Glenys Kinnock, co-president of the EU-ACP Joint Parliamentary Assembly, says the EU needs to account for the constraints, adjustment costs and additional needs that ACP countries would face as a result of the EPAs.

The EU has turned down a demand for more aid beyond the 20 billion dollars announced during a U.N. summit in March to help compensate for losses from removal of trade barriers.

Kinnock suggested the EU consider doing what it did for East European countries, which are receiving three billion euros to upgrade food production standards before they join the union.

“Significant additional resources must also be made available to help ACP states meet EU requirements such as sanitary standards to enable ACP countries to take proper advantage of access to European markets,’ she said.

Under current preferential trade terms, ACP countries get compensation in export income due to price fluctuations in products such as sugar, beef and bananas.

The Nadi Declaration also urged the EU to develop an improved and simplified system of rules of origin for trade, and to ensure that the rules contribute to regional integration, to the preservation of preference margins and improvement of market access by ACP countries.

In meeting the challenges of facing pressure to open up trade and remove trade privileges — the ACP leaders said solidarity is essential, a theme that was underscored at the summit.

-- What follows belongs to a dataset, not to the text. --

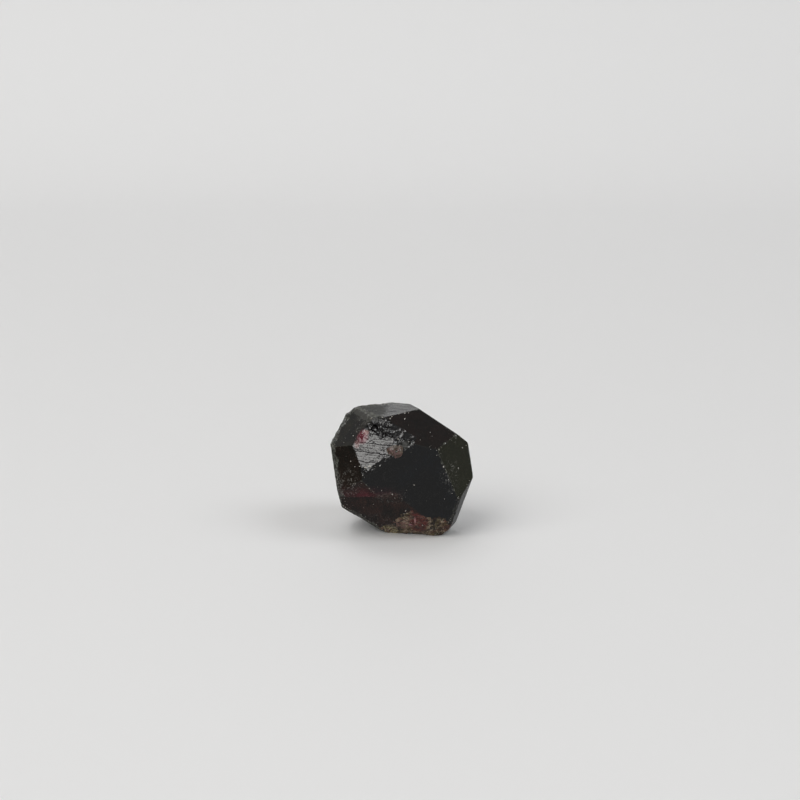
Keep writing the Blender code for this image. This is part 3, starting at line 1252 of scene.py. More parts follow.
class NodeBench:
    """Short ways to place and join shader nodes in one tree."""

    def __init__(self, tree: bpy.types.NodeTree) -> None:
        """Keeps the tree."""
        self.tree = tree

    def add(self, kind: str, given: dict[str | int, object], **settings: object) -> bpy.types.Node:
        """Places one shader node.

        Args:
            kind: The node's kind.
            given: For its inputs, the sockets to join or the plain values to set.
            settings: Its properties.

        Returns:
            The node.
        """
        node = self.tree.nodes.new(f"ShaderNode{kind}")
        for name, value in settings.items():
            setattr(node, name, value)
        for name, value in given.items():
            self.feed(node.inputs[name], value)
        return node

    def feed(self, socket: Socket, value: object) -> None:
        """Joins another socket to this one, or sets its plain value.

        Args:
            socket: The input to feed.
            value: A socket, a number, a vector or a colour.
        """
        if isinstance(value, Socket):
            self.tree.links.new(value, socket)
        elif isinstance(value, tuple) and len(value) == 3 and socket.type == "RGBA":
            socket.default_value = (*value, 1.0)
        else:
            socket.default_value = value

    def maths(self, operation: str, *values: object) -> Socket:
        """Returns the result of one sum."""
        return self.add("Math", dict(enumerate(values)), operation=operation).outputs[0]

    def times(self, *values: object) -> Socket:
        """Returns the product of the values."""
        return reduce(partial(self.maths, "MULTIPLY"), values)

    def most(self, *values: object) -> Socket:
        """Returns the largest of the values."""
        return reduce(partial(self.maths, "MAXIMUM"), values)

    def vectors(self, operation: str, *values: object) -> bpy.types.Node:
        """Returns the node for one sum of vectors."""
        return self.add("VectorMath", dict(enumerate(values)), operation=operation)

    def parts(self, vector: Socket) -> tuple[Socket, Socket, Socket]:
        """Returns a vector's three parts."""
        return tuple(self.add("SeparateXYZ", {0: vector}).outputs)

    def mix(self, share: object, first: object, second: object) -> Socket:
        """Returns a mix of two colours."""
        return self.add("Mix", {0: share, 6: first, 7: second}, data_type="RGBA").outputs[2]

    def spread(
        self, value: object, low: object, high: object, to_low: float = 0.0, to_high: float = 1.0
    ) -> Socket:
        """Returns the value spread smoothly from one range to another."""
        given = dict(enumerate((value, low, high, to_low, to_high)))
        return self.add("MapRange", given, interpolation_type="SMOOTHSTEP").outputs[0]

    def noise(
        self, at: object, scale: float, detail: float = 2.0, distortion: float = 0.0
    ) -> bpy.types.NodeOutputs:
        """Returns the outputs of plain noise at these coordinates: its strength and its colour."""
        given = {"Vector": at, "Scale": scale, "Detail": detail, "Distortion": distortion}
        return self.add("TexNoise", given).outputs

    def turned(self, vector: Socket, turn: object) -> Socket:
        """Returns the vector turned round the three axes."""
        given = {"Vector": vector, "Rotation": turn}
        return self.add("VectorRotate", given, rotation_type="EULER_XYZ").outputs[0]

    def group(self, tree: bpy.types.NodeTree, **given: object) -> Socket:
        """Returns the output of a placed node group with these inputs."""
        placed = self.add("Group", {}, node_tree=tree)
        for name, value in given.items():
            self.feed(placed.inputs[name], value)
        return placed.outputs[0]


def new_group(
    name: str, inputs: dict[str, object]
) -> tuple[NodeBench, bpy.types.NodeOutputs, Socket]:
    """Starts a shader node group that takes coordinates and puts out a mask.

    Args:
        name: The group's name.
        inputs: Each further input's name and usual value: a vector or a number.

    Returns:
        A bench for the group, what it is given, and the mask that it puts out.
    """
    tree = bpy.data.node_groups.new(name, "ShaderNodeTree")
    tree.interface.new_socket("Coordinates", in_out="INPUT", socket_type="NodeSocketVector")
    for title, value in inputs.items():
        kind = "NodeSocketVector" if isinstance(value, tuple) else "NodeSocketFloat"
        socket = tree.interface.new_socket(title, in_out="INPUT", socket_type=kind)
        socket.default_value = value
    tree.interface.new_socket("Mask", in_out="OUTPUT", socket_type="NodeSocketFloat")
    given, result = (tree.nodes.new(f"NodeGroup{end}") for end in ("Input", "Output"))
    return NodeBench(tree), given.outputs, result.inputs["Mask"]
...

“Intra-ACP cooperation is the binding force underpinning ACP unity and solidarityà.it is the basis of ACP identity and contributes to the affirmation of the group in the international arena,” states the Nadi Declaration.

The leaders also looked to deepen economic ties with the ACP group, calling for the establishment of an ACP Free Trade Area and for the ACP Council of Ministers to ensure appropriate coordination of the group’s position within the World Trade Organisation (WTO).

For ACP leaders, solidarity goes beyond negotiations with outside partners and also encompasses cultural links to build more cohesion within the group– which is why the declaration endorses intra-ACP cultural projects.

Said Berhane: “The first thing ACP members need to do is to get to know each other through culture and commonality.”